▸ RECORDS:
######

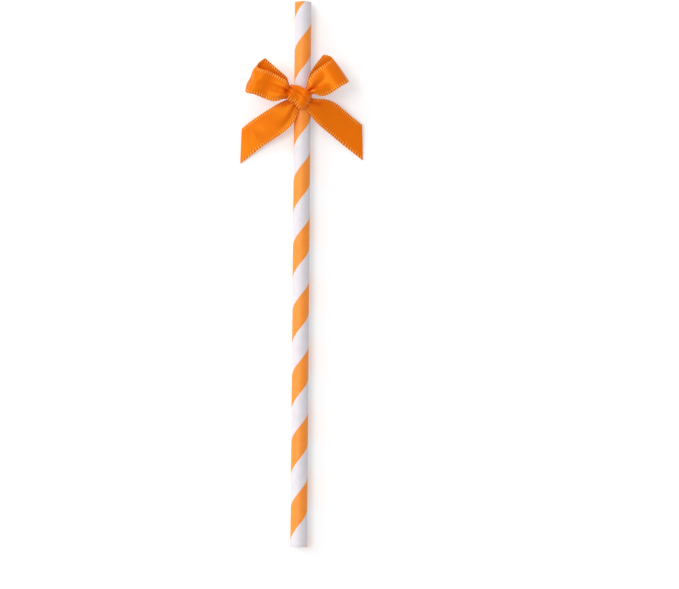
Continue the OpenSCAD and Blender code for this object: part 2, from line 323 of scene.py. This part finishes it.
# Each row is the ribbon's upper edge, then its lower edge: how far out as a share of the reach,
# how far across as a share of the width, and how high as a share of the loops' lift.
leftLoopRows = [
    [[0.12, 0.16, 0.28], [0.12, -0.08, 0.28]],
    [[0.20, 0.28, 0.40], [0.20, -0.18, 0.36]],
    [[0.25, 0.33, 0.68], [0.26, -0.26, 0.62]],
    [[0.30, 0.38, 0.86], [0.32, -0.36, 0.82]],
    [[0.42, 0.44, 0.80], [0.44, -0.47, 0.82]],
    [[0.60, 0.48, 0.75], [0.61, -0.48, 0.76]],
    [[0.74, 0.49, 0.80], [0.79, -0.48, 0.86]],
    [[0.86, 0.47, 0.76], [0.93, -0.52, 0.84]],
    [[0.94, 0.48, 0.68], [1.00, -0.49, 0.60]],
    [[0.97, 0.56, 0.64], [1.02, -0.40, 0.38]],
    [[0.95, 0.70, 0.63], [1.00, -0.27, 0.22]],
    [[0.90, 0.84, 0.62], [0.95, -0.14, 0.13]],
    [[0.87, 0.90, 0.60], [0.90, -0.10, 0.10]],
    [[0.80, 0.85, 0.57], [0.83, -0.14, 0.08]],
    [[0.66, 0.76, 0.51], [0.68, -0.20, 0.06]],
    [[0.50, 0.66, 0.43], [0.52, -0.22, 0.06]],
    [[0.37, 0.57, 0.34], [0.38, -0.20, 0.08]],
    [[0.31, 0.46, 0.24], [0.31, -0.16, 0.10]],
    [[0.22, 0.26, 0.18], [0.22, -0.10, 0.14]],
    [[0.12, 0.12, 0.18], [0.12, -0.06, 0.16]],
]
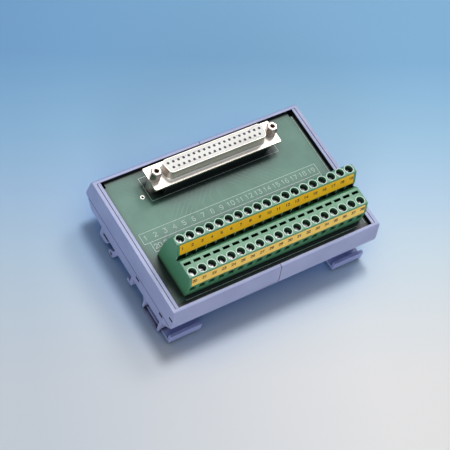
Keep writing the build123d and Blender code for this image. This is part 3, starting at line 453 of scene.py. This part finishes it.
def marker_plastic(name, dark, light):
    # Extruded vinyl strip: smooth, slightly glossy
    return moulded_plastic(name, dark, light, 0.40, 1.4, 0.006)[0]


def solder_mask():
    """Green solder mask, printed over glass weave that shows as a faint ripple. The cut edges
    are bare yellowish laminate. Painted shade: a near-black band round the board under the rim and
    in front of the terminals, for the shadow there, and darkening near walls."""
    material, tree, shader, place = new_finish("solder_mask_green", "#4D7A68", 0.42, ior=1.45)
    mask = patchy(tree, place, 9.0, "#4A7766", "#588573")
    facing = add_node(tree, "ShaderNodeNewGeometry").outputs["True Normal"]
    up = add_node(tree, "ShaderNodeSeparateXYZ", {"Vector": facing}).outputs["Z"]
    flat = add_node(tree, "ShaderNodeMath", {0: up}, operation="ABSOLUTE").outputs[0]
    is_face = add_node(
        tree, "ShaderNodeMath", {0: flat, 1: 0.5}, operation="GREATER_THAN"
    ).outputs[0]
    colour = add_node(
        tree,
        "ShaderNodeMix",
        {0: is_face, MIX_FIRST: linear("#A9A86B"), MIX_SECOND: mask},
        data_type="RGBA",
    ).outputs[MIX_RESULT]
    # painted shade: outside this box the board is painted near black, for the shadow by the rim and
    # in front of the terminals
    clear = inside(
        tree,
        place,
        (-PAINTED_SHADE_EDGE_X, PAINTED_SHADE_EDGE_FRONT, 0),
        (PAINTED_SHADE_EDGE_X, PAINTED_SHADE_EDGE_BACK, BOARD_TOP + MM),
    )
    colour = add_node(
        tree,
        "ShaderNodeMix",
        {0: clear, MIX_FIRST: linear("#0B0E0D"), MIX_SECOND: colour},
        data_type="RGBA",
    ).outputs[MIX_RESULT]
    # painted shade: the board darkens where walls and parts stand near
    tree.links.new(
        crevice_shade(tree, colour, BOARD_SHADE, 0.6, "#161C1A"), shader.inputs["Base Color"]
    )
    tree.links.new(grain(tree, place, 0.7, 0.006, detail=1.0), shader.inputs["Normal"])
    return material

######

Extract the lines from the line with "Keep writing the" through the line with "return moulded_plastic(name, dark, light, 0.40, 1.4, 0.006)[0]". Keep both of those lines, copy everything exactly, and add nothing.

Keep writing the build123d and Blender code for this image. This is part 3, starting at line 453 of scene.py. This part finishes it.
def marker_plastic(name, dark, light):
    # Extruded vinyl strip: smooth, slightly glossy
    return moulded_plastic(name, dark, light, 0.40, 1.4, 0.006)[0]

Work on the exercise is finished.